**RECORD SET**
★ ★ ★

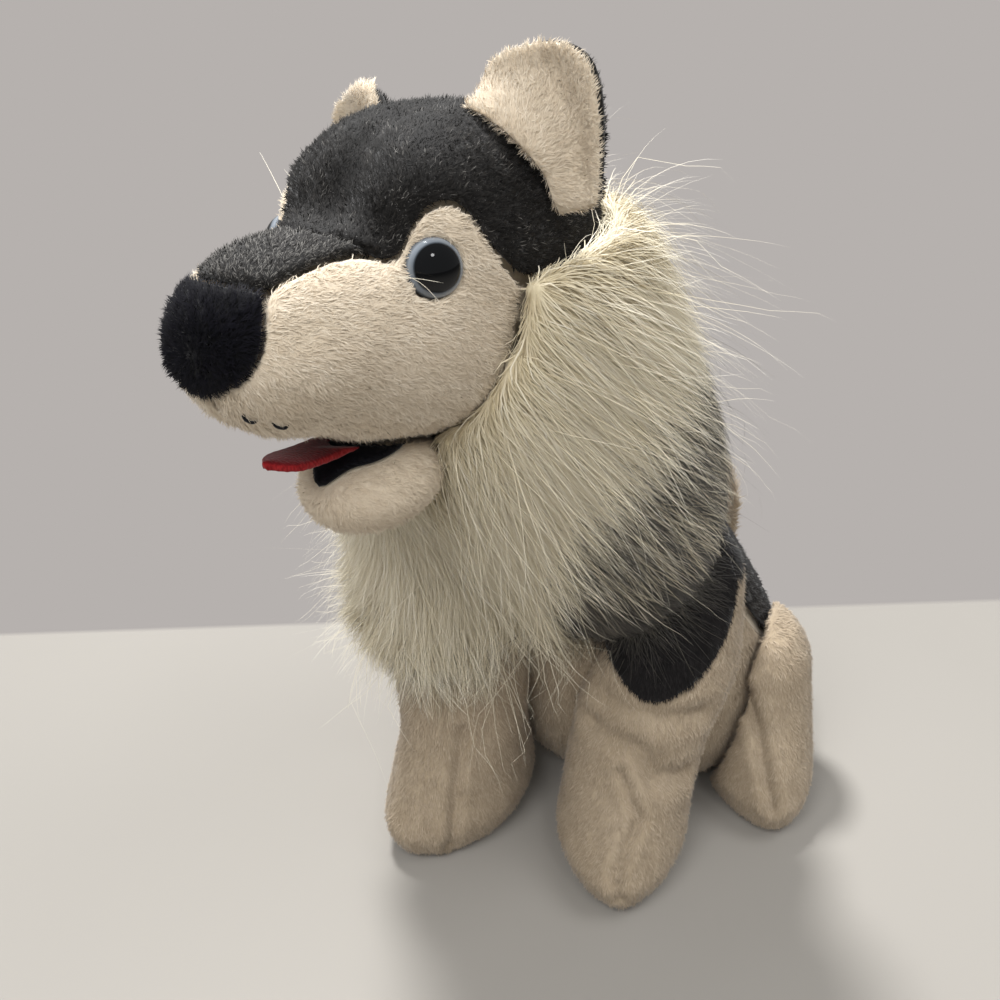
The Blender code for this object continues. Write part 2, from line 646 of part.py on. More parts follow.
def leg_rings(levels, base_l, base_t, sign, facing, lean_share, around=22):
    """Level rings of a leg: height, half-width, half-length, shift back, shift out."""
    turn = np.linspace(0, 2 * math.pi, around, endpoint=False)
    rings = []
    for z, half_width, half_length, back, out in levels:
        taper = PAW_TAPER if z < PAW_TOP else 0.0
        across = half_width * np.cos(turn) * (1 - taper * np.clip(-np.sin(turn), 0, 1) ** 2)
        along = half_length * np.sin(turn)
        l = base_l + sign * out + across * math.cos(facing) - along * math.sin(facing)
        t = base_t + back * lean_share + across * math.sin(facing) + along * math.cos(facing)
        rings.append(body_point(l, t, np.full(around, z)))
    return np.array(rings)


FRONT_LEVELS = [
    (0.0000, PAW_HALF_WIDTH - 0.010, PAW_HALF_LENGTH - 0.009, -PAW_FORWARD, 0.000),
    (0.0050, PAW_HALF_WIDTH - 0.004, PAW_HALF_LENGTH - 0.004, -PAW_FORWARD, 0.000),
    (0.0170, PAW_HALF_WIDTH, PAW_HALF_LENGTH, -PAW_FORWARD, 0.000),
    (0.0320, PAW_HALF_WIDTH - 0.001, PAW_HALF_LENGTH - 0.005, 0.003, 0.000),
    (0.0500, ANKLE_RADIUS, ANKLE_RADIUS + 0.001, 0.009, 0.000),
    (0.0680, ANKLE_RADIUS + 0.002, ANKLE_RADIUS + 0.002, LEG_LEAN - 0.020, 0.002),
    (0.0880, UPPER_LEG_RADIUS, UPPER_LEG_RADIUS, LEG_LEAN - 0.011, 0.0045),
    (0.1120, UPPER_LEG_RADIUS - 0.0015, UPPER_LEG_RADIUS + 0.001, LEG_LEAN - 0.004, 0.0035),
    (LEG_HEIGHT - 0.026, UPPER_LEG_RADIUS - 0.003, UPPER_LEG_RADIUS, LEG_LEAN, 0.003),
    (LEG_HEIGHT - 0.011, UPPER_LEG_RADIUS - 0.010, UPPER_LEG_RADIUS - 0.008, LEG_LEAN + 0.002, 0.000),
    (LEG_HEIGHT - 0.002, 0.011, 0.012, LEG_LEAN + 0.003, 0.000),
]
HIND_LEVELS = [
    (0.0000, HIND_HALF_WIDTH - 0.008, HIND_HALF_LENGTH - 0.009, 0.000, 0.000),
    (0.0050, HIND_HALF_WIDTH - 0.003, HIND_HALF_LENGTH - 0.003, 0.000, 0.000),
    (0.0170, HIND_HALF_WIDTH, HIND_HALF_LENGTH, 0.000, 0.000),
    (0.0320, HIND_HALF_WIDTH - 0.0005, HIND_HALF_LENGTH - 0.004, 0.004, -0.002),
    (0.0480, HIND_HALF_WIDTH - 0.001, HIND_HALF_LENGTH - 0.010, 0.010, -0.005),
    (HIND_HEIGHT - 0.016, HIND_HALF_WIDTH - 0.002, HIND_HALF_LENGTH - 0.014, 0.013, -0.007),
    (HIND_HEIGHT - 0.006, HIND_HALF_WIDTH - 0.007, HIND_HALF_LENGTH - 0.019, 0.015, -0.009),
    (HIND_HEIGHT - 0.001, 0.005, 0.006, 0.016, -0.009),
]
TOE_TURN = {"left": math.radians(22.0), "right": math.radians(-12.0)}
LEAN_SHARE = {"left": 1.0, "right": 0.65}


def front_leg_rings(side, sign):
    return leg_rings(FRONT_LEVELS, sign * PAW_SPACING / 2, sign * PAW_STAGGER / 2, sign,
                     TOE_TURN[side], LEAN_SHARE[side])


def make_front_leg(side, sign, torso_room, materials):
    """A stuffed cream leg with a grey patch sewn over its shoulder."""
    rings = front_leg_rings(side, sign)
    leg = make_bag("front_leg_" + side, rings, materials["cream"])
    cut(leg, torso_room)
    patch, ways = patch_grid(rings, sign)
    outer = patch + ways * (SEAT_GAP + PATCH_THICKNESS)
    shoulder = make_panel("shoulder_patch_" + side, outer, patch - ways * SEAT_GAP, materials["grey"])
    middles = rings.mean(axis=1, keepdims=True)
    spokes = rings - middles
    wider = 1 + SEAT_GAP / np.linalg.norm(spokes, axis=-1, keepdims=True)
    leg_room = hide_cutter(make_bag("leg_room_" + side, middles + spokes * wider, materials["cream"]))
    for cutter in (torso_room, leg_room):
        cut(shoulder, cutter)
    return leg


# The shoulder patch: for each height, from its tip up, the angles between which it lies.
# Angle 0 is straight out to the dog's side, and it grows towards its front.
PATCH_ROWS = [(0.090, 70, 80), (0.096, 50, 98), (0.106, 33, 114), (0.118, 20, 124),
              (0.131, 10, 130), (LEG_HEIGHT - 0.009, 0, 134)]


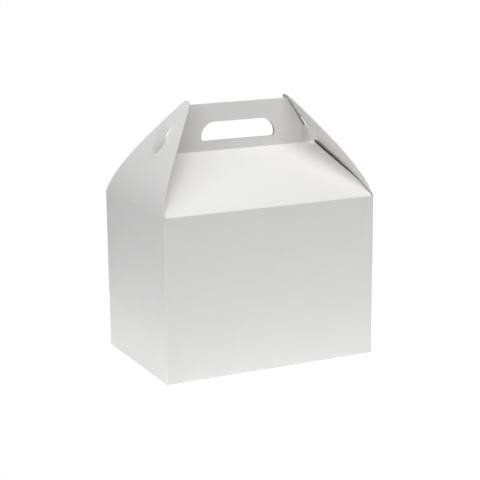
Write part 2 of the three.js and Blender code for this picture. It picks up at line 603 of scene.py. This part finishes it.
class FoldedLine:
    """A line of straight stretches with a rounded fold at each corner.

    A place on it is the distance along the unrounded corners. Its outside lies to the left of the
    way it runs where side is 1, and to the right where side is -1.
    """

    def __init__(self, corners, radius, side):
        self.corners = [Vector(corner) for corner in corners]
        self.radius = radius
        self.side = side
        self.ways = [(b - a).normalized() for a, b in zip(self.corners, self.corners[1:])]
        self.places = [0.0]
        for a, b in zip(self.corners, self.corners[1:]):
            self.places.append(self.places[-1] + (b - a).length)
        self.folds = []
        for number in range(1, len(self.corners) - 1):
            before, after = self.ways[number - 1], self.ways[number]
            turn = math.atan2(before.x * after.y - before.y * after.x, before.dot(after))
            self.folds.append((self.places[number], turn, radius * math.tan(abs(turn) / 2)))

    def at(self, place, outwards=0.0):
        """The point at a place, moved outwards."""
        for number, (middle, turn, reach) in enumerate(self.folds):
            if abs(place - middle) < reach:
                share = (place - middle + reach) / (2 * reach)
                before = self.ways[number]
                start = self.corners[number + 1] - before * reach
                to_centre = turned(before, math.copysign(math.pi / 2, turn)) * self.radius
                centre = start + to_centre
                way = turned(before, turn * share)
                point = centre + turned(-to_centre, turn * share)
                return point + turned(way, self.side * math.pi / 2) * outwards
        stretch = max(n for n, begin in enumerate(self.places[:-1]) if place >= begin or n == 0)
        way = self.ways[stretch]
        point = self.corners[stretch] + way * (place - self.places[stretch])
        return point + turned(way, self.side * math.pi / 2) * outwards

    def fold_lines(self, count=FOLD_FACETS):
        """Places that divide each fold into short facets."""
        return [
            middle + reach * (2 * step / count - 1)
            for middle, _, reach in self.folds
            for step in range(count + 1)
        ]


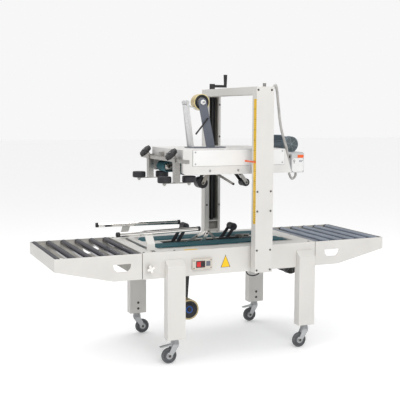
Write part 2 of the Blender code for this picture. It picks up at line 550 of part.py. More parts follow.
# The conduit's route, from its gland on the near column to the bottom of the junction box.
CONDUIT_RADIUS = 0.0065
CONDUIT_ROUTE = [
    (0.1855, -0.300, 1.304), (0.1925, -0.299, 1.305), (0.203, -0.294, 1.320), (0.217, -0.284, 1.327),
    (0.229, -0.275, 1.302), (0.240, -0.266, 1.255), (0.252, -0.255, 1.210), (0.268, -0.240, 1.150),
    (0.290, -0.222, 1.095), (0.317, -0.205, 1.045), (0.344, -0.183, 0.990), (0.366, -0.156, 0.940),
    (0.385, -0.127, 0.895), (0.408, -0.103, 0.862), (0.432, -0.082, 0.846), (0.452, -0.071, 0.851),
    (0.461, -0.068, 0.863), (0.461, -0.068, 0.8765)]


def make_conduit():
    curve = bpy.data.curves.new("conduit", "CURVE")
    curve.dimensions = "3D"
    curve.bevel_depth = CONDUIT_RADIUS
    curve.bevel_resolution = 2
    curve.use_fill_caps = True
    path = smooth_path(CONDUIT_ROUTE, 34)
    spline = curve.splines.new("POLY")
    spline.points.add(len(path) - 1)
    for point, place in zip(spline.points, path):
        point.co = (*place, 1)
    curve.materials.append(MATERIALS["conduit_grey"])
    add_object("conduit", curve)


def main():
    make_bed()
    make_extension("infeed", -1)
    make_extension("outfeed", 1)
    for row in SIDES:
        make_column(row)
        for end in LEG_X:
            make_leg(end, row)
    make_top_beam()
    make_screws()
    make_controls()
    make_belts("lower", LOWER_BELT_X, LOWER_BELT_Z)
    make_belts("upper", UPPER_BELT_X, UPPER_BELT_Z)
    make_gearmotors()
    make_guide_rails()
    make_width_knob()
    make_lower_cartridge()
    make_head_case()
    make_tape_tower()
    make_squeezers()
    make_conduit()


main()
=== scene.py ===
"""Looks of the carton sealer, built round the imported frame. Metres, the part's own frame."""
import math

import bmesh
import bpy
from mathutils import Matrix, Vector


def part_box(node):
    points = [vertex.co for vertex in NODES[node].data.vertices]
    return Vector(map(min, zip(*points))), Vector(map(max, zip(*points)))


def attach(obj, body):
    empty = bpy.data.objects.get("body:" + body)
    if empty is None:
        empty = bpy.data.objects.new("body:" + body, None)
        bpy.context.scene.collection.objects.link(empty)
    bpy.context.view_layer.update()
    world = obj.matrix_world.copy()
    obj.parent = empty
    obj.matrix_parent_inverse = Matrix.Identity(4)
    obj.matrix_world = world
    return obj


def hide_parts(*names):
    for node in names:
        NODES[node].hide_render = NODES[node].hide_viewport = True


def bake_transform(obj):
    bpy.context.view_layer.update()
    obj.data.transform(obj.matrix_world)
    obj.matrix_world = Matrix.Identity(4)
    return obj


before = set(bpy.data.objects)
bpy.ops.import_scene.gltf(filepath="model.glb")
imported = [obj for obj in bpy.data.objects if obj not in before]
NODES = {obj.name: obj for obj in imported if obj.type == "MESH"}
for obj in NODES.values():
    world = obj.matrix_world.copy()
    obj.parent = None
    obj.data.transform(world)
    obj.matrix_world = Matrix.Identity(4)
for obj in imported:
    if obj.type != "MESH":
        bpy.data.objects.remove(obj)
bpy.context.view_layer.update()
SIDES = {"near": -1, "far": 1}


# ---- camera, light and floor ----------------------------------------------------------------------
CAMERA_PLACE = (-1.6932, -3.7706, 1.1901)
CAMERA_AZIMUTH, CAMERA_PITCH, CAMERA_ROLL = -23.4541, 4.6804, 0.2755  # degrees
CAMERA_LENS, CAMERA_SHIFT = 72.2, (-0.0023, -0.0536)
LIGHTS = (  # name, place, target, size, power
    ("key", (-0.4, -3.8, 3.2), (0, 0, 0.7), 2.4, 66),
    ("fill", (-3.4, -1.8, 2.6), (0, 0, 0.7), 2.5, 15),
    ("top", (0, 0.6, 3.6), (0, 0, 0.8), 2.5, 32),
)
ROOM_STRENGTH = 0.86
ROOM_STOPS = [(0.0, (0.42, 0.42, 0.43)), (0.12, (0.30, 0.30, 0.31)),
              (0.30, (0.62, 0.62, 0.62)), (0.75, (1, 1, 1))]
BACKDROP_COLOUR = (0.93, 0.93, 0.93, 1)
FLOOR_GLOW = 0.2
FLOOR_SIZE, FLOOR_DROP = 30, 0.0005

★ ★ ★

**STATED EXERCISE**
Give again the run of lines that opens at the line with "make_gearmotors()" and closes at the line with "obj.data.transform(world)", exactly, and only that run.

**THE COMPLETED TASK**
    make_gearmotors()
    make_guide_rails()
    make_width_knob()
    make_lower_cartridge()
    make_head_case()
    make_tape_tower()
    make_squeezers()
    make_conduit()


main()
=== scene.py ===
"""Looks of the carton sealer, built round the imported frame. Metres, the part's own frame."""
import math

import bmesh
import bpy
from mathutils import Matrix, Vector


def part_box(node):
    points = [vertex.co for vertex in NODES[node].data.vertices]
    return Vector(map(min, zip(*points))), Vector(map(max, zip(*points)))


def attach(obj, body):
    empty = bpy.data.objects.get("body:" + body)
    if empty is None:
        empty = bpy.data.objects.new("body:" + body, None)
        bpy.context.scene.collection.objects.link(empty)
    bpy.context.view_layer.update()
    world = obj.matrix_world.copy()
    obj.parent = empty
    obj.matrix_parent_inverse = Matrix.Identity(4)
    obj.matrix_world = world
    return obj


def hide_parts(*names):
    for node in names:
        NODES[node].hide_render = NODES[node].hide_viewport = True


def bake_transform(obj):
    bpy.context.view_layer.update()
    obj.data.transform(obj.matrix_world)
    obj.matrix_world = Matrix.Identity(4)
    return obj


before = set(bpy.data.objects)
bpy.ops.import_scene.gltf(filepath="model.glb")
imported = [obj for obj in bpy.data.objects if obj not in before]
NODES = {obj.name: obj for obj in imported if obj.type == "MESH"}
for obj in NODES.values():
    world = obj.matrix_world.copy()
    obj.parent = None
    obj.data.transform(world)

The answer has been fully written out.